--- Start Dataset content ---

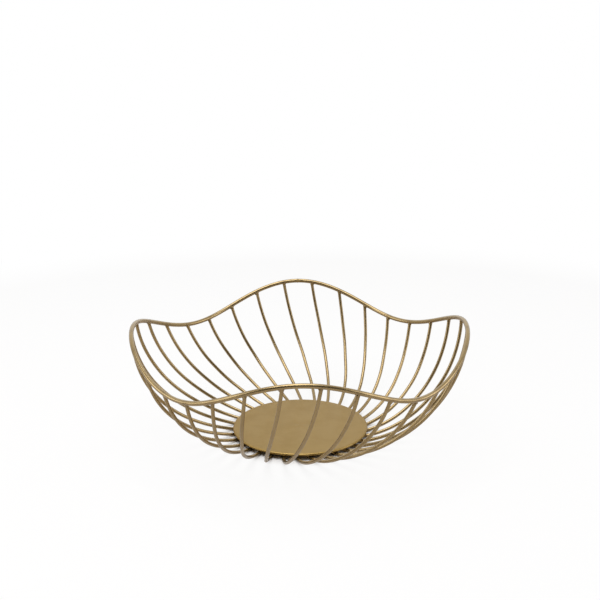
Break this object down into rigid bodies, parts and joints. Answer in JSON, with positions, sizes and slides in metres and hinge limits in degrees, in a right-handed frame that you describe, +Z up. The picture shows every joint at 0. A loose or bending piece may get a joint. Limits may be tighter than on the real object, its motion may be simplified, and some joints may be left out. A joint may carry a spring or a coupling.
{
  "type": "wire produce basket",
  "caption": "Open round wire bowl for produce: swirled ribs rise from a flat disc floor to a wavy rim, in satin gold paint.",
  "frame": {"origin": "on the table, under the centre of the floor disc", "axes": "+Z up; -Y towards the viewer at the front crest of the rim; +X to the right"},
  "size_m": [0.2995, 0.2997, 0.1053],
  "materials": {
    "gold_wire": "satin champagne-gold paint on drawn steel wire",
    "gold_sheet": "satin antique-gold paint on pressed steel sheet",
    "gold_weld": "the same paint over small weld beads, a little darker"
  },
  "bodies": {
    "root": {"rim_wire": "gold_wire", "base_disc": "gold_sheet", "rib_01": "gold_wire", "rib_02": "gold_wire", "rib_03": "gold_wire", "rib_04": "gold_wire", "rib_05": "gold_wire", "rib_06": "gold_wire", "rib_07": "gold_wire", "rib_08": "gold_wire", "rib_09": "gold_wire", "rib_10": "gold_wire", "rib_11": "gold_wire", "rib_12": "gold_wire", "rib_13": "gold_wire", "rib_14": "gold_wire", "rib_15": "gold_wire", "rib_16": "gold_wire", "rib_17": "gold_wire", "rib_18": "gold_wire", "rib_19": "gold_wire", "rib_20": "gold_wire", "rib_21": "gold_wire", "rib_22": "gold_wire", "rib_23": "gold_wire", "rib_24": "gold_wire", "rib_25": "gold_wire", "rib_26": "gold_wire", "rib_27": "gold_wire", "rib_28": "gold_wire", "rib_29": "gold_wire", "rib_30": "gold_wire", "rib_31": "gold_wire", "rib_32": "gold_wire", "rim_welds": "gold_weld", "foot_welds": "gold_weld", "rim_seam_weld": "gold_weld"}
  },
  "joints": []
}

--- End Dataset content ---

**Description of the task**
Write the complete data out, exactly as above.

**Solved problem**
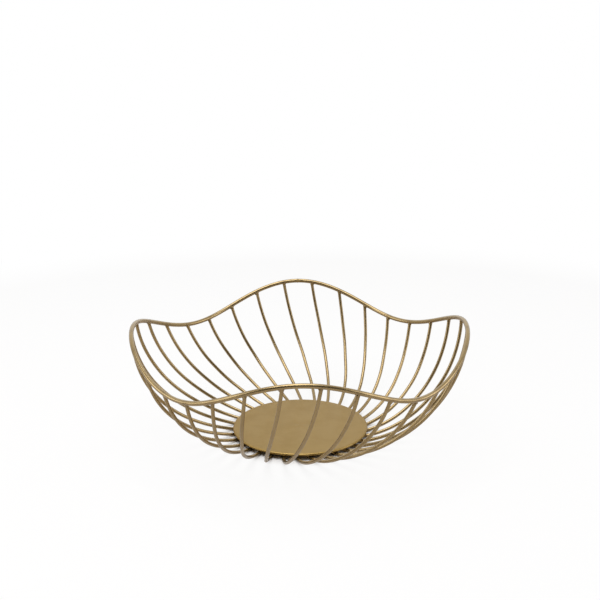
Break this object down into rigid bodies, parts and joints. Answer in JSON, with positions, sizes and slides in metres and hinge limits in degrees, in a right-handed frame that you describe, +Z up. The picture shows every joint at 0. A loose or bending piece may get a joint. Limits may be tighter than on the real object, its motion may be simplified, and some joints may be left out. A joint may carry a spring or a coupling.
{
  "type": "wire produce basket",
  "caption": "Open round wire bowl for produce: swirled ribs rise from a flat disc floor to a wavy rim, in satin gold paint.",
  "frame": {"origin": "on the table, under the centre of the floor disc", "axes": "+Z up; -Y towards the viewer at the front crest of the rim; +X to the right"},
  "size_m": [0.2995, 0.2997, 0.1053],
  "materials": {
    "gold_wire": "satin champagne-gold paint on drawn steel wire",
    "gold_sheet": "satin antique-gold paint on pressed steel sheet",
    "gold_weld": "the same paint over small weld beads, a little darker"
  },
  "bodies": {
    "root": {"rim_wire": "gold_wire", "base_disc": "gold_sheet", "rib_01": "gold_wire", "rib_02": "gold_wire", "rib_03": "gold_wire", "rib_04": "gold_wire", "rib_05": "gold_wire", "rib_06": "gold_wire", "rib_07": "gold_wire", "rib_08": "gold_wire", "rib_09": "gold_wire", "rib_10": "gold_wire", "rib_11": "gold_wire", "rib_12": "gold_wire", "rib_13": "gold_wire", "rib_14": "gold_wire", "rib_15": "gold_wire", "rib_16": "gold_wire", "rib_17": "gold_wire", "rib_18": "gold_wire", "rib_19": "gold_wire", "rib_20": "gold_wire", "rib_21": "gold_wire", "rib_22": "gold_wire", "rib_23": "gold_wire", "rib_24": "gold_wire", "rib_25": "gold_wire", "rib_26": "gold_wire", "rib_27": "gold_wire", "rib_28": "gold_wire", "rib_29": "gold_wire", "rib_30": "gold_wire", "rib_31": "gold_wire", "rib_32": "gold_wire", "rim_welds": "gold_weld", "foot_welds": "gold_weld", "rim_seam_weld": "gold_weld"}
  },
  "joints": []
}